One thing is certain: vanilla ice cream was eaten. The rest? If only we knew.
The year is 1964 and activist Malcolm X, singer-songwriter Sam Cooke and American football player Jim Brown gather in Miami, Florida, to cheer boxer Muhammad Ali – then Cassius Clay – to his first world heavyweight championship. No celebration is planned because he was not expected to win, so the four repair to Malcolm’s hotel room in the segregated African American part of town.
Their little known meeting intrigued writer Kemp Powers when he read about it in Redemption Song: Muhammad Ali and the Spirit of the Sixties, a book about the intersection of civil rights and sport by Mike Marqusee. “It was like a tossed out paragraph and it’s one of those things where you stop and go back and go, wait, what?” Powers recalls in a Zoom interview.
“That sparked a great deal of interest because they were probably four of the most iconic black men to me in my life at that time, so I set about doing a lot of research because I wanted to know how they all met one another.”

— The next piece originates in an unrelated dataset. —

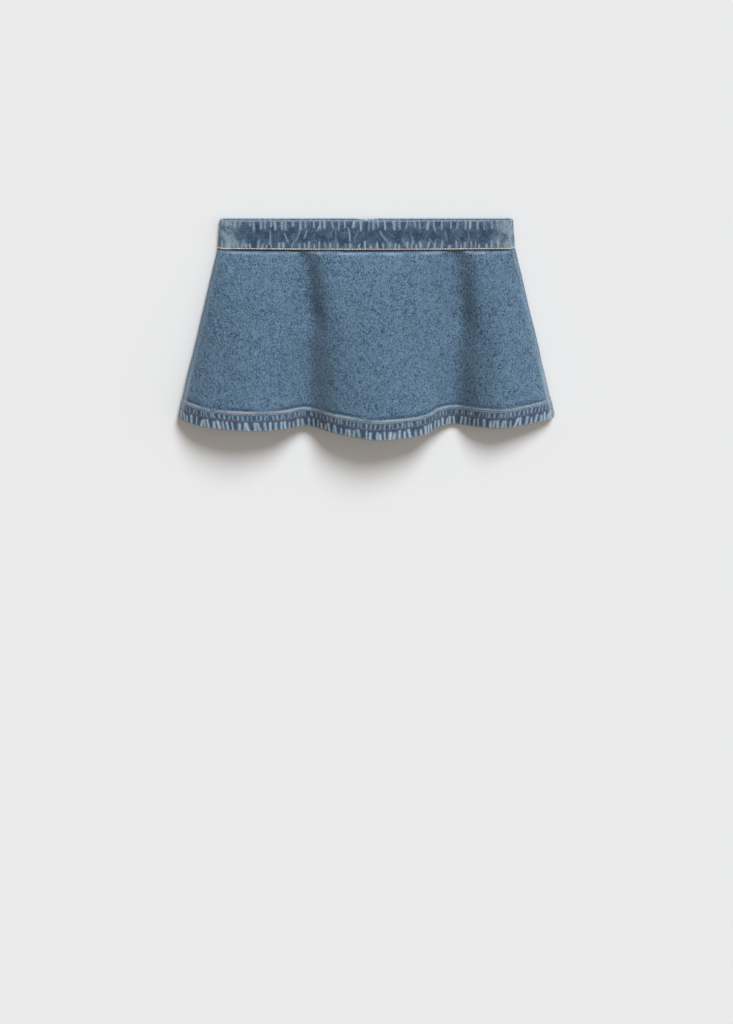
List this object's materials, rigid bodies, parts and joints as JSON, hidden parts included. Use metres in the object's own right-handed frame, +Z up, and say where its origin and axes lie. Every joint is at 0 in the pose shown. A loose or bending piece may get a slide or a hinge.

A journalist at the time, Powers had to endure pre-internet research involving long distance travel to hunt out-of-print biographies and obscure VHS recordings. Efforts to contact Brown – still alive today – and Ali were unsuccessful. The events of that night remained tantalisingly elusive.
What was a curse for a journalist, however, proved a blessing for a playwright. When he switched careers to creative writing, Powers saw the story’s potential in a new light. “It seemed like the very thing that stopped me and stymied me researching the book, which was I couldn’t really figure out too much of what went on in the room, felt like the perfect grist for a stage drama.”
The upshot was One Night in Miami, a 2013 stage play that earned an Olivier award nomination when it was directed by Kwame Kwei-Armah at London’s Donmar Warehouse a few years later. Now comes a film version adapted by Powers and starring British actor Kingsley Ben-Adir as Malcolm, Eli Goree as Clay, Aldis Hodge as Brown and Hamilton’s Leslie Odom Jr as Cooke.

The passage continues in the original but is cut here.